▶ _What you need to do_:
Find each line with the string "that" and report it.

-- Begin --

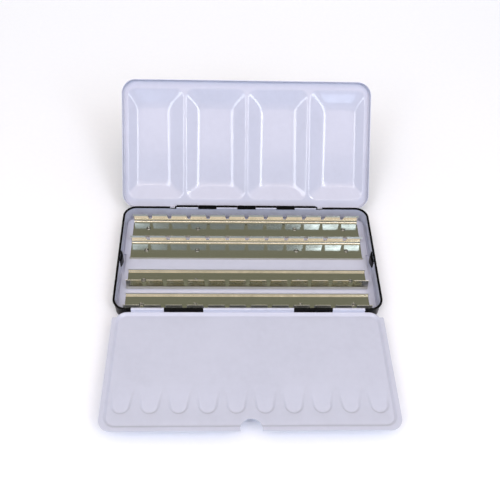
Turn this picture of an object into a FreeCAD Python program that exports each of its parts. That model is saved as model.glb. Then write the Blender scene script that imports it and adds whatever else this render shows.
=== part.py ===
import FreeCAD, Part

import math
import os

# A folding enamelled paint tin for half pans, standing open.  Millimetres.
# +X runs along the long side, +Y towards the lid, +Z up.
# The origin is the centre of the underside of the base tin.

# --- base tin -------------------------------------------------------------
base_length = 230.0          # over the rolled rim, along X
base_depth = 116.0           # over the rolled rim, along Y
base_height = 16.0           # underside to the top of the rolled rim
corner_radius = 12.0         # plan radius of the rolled rim's outer edge
base_sheet = 0.5             # enamelled sheet of the base
bead_radius = 1.0            # rolled rim
floor_radius = 0.9           # inside radius between wall and floor
wall_below_rim = 0.2         # plain wall's top edge under the rim's top

# --- side dimples that the insert's notches pass --------------------------
dimple_depth = 2.6
dimple_length = 19.0
dimple_floor = 3.0           # height where a dimple starts
dimple_below_rim = 1.6

# --- hinges ---------------------------------------------------------------
pin_radius = 0.7
pin_clearance = 0.05         # radial running clearance in a knuckle
knuckle_gap = 0.3            # end gap between neighbouring knuckles
pin_drop_front = 1.4         # front pin's axis under the rim's top
rear_knuckle_radius = 1.3
front_knuckle_radius = 1.4
rear_knuckle_wall_gap = 0.15  # lid knuckles pass the plain wall
rear_bridge_bite = 0.2       # base knuckles' bridge laps the wall's top edge
rear_knuckle_length = 17.2   # base knuckles of the rear hinge
rear_knuckle_pitch = 37.0
rear_hinge_half = 65.7       # lid knuckles reach this far each way
rear_notch_end = 72.0        # rim resumes here, wall is notched up to here
rear_notch_depth = 2.4
front_hinge_half = 98.8      # rim resumes here
front_knuckle_inner = 38.4   # base knuckles of the front hinge
front_knuckle_outer = 70.8
knuckle_wall_drop = 0.15     # lowered front wall clears the flap knuckles
pin_hook_reach = 0.4         # rear pin's bent ends reach this far past the wall's inner face
hook_gap = 0.1               # pin ends to the metal that keeps them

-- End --

▶ _Written answer_:
Turn this picture of an object into a FreeCAD Python program that exports each of its parts. That model is saved as model.glb. Then write the Blender scene script that imports it and adds whatever else this render shows.
# --- side dimples that the insert's notches pass --------------------------
hook_gap = 0.1               # pin ends to the metal that keeps them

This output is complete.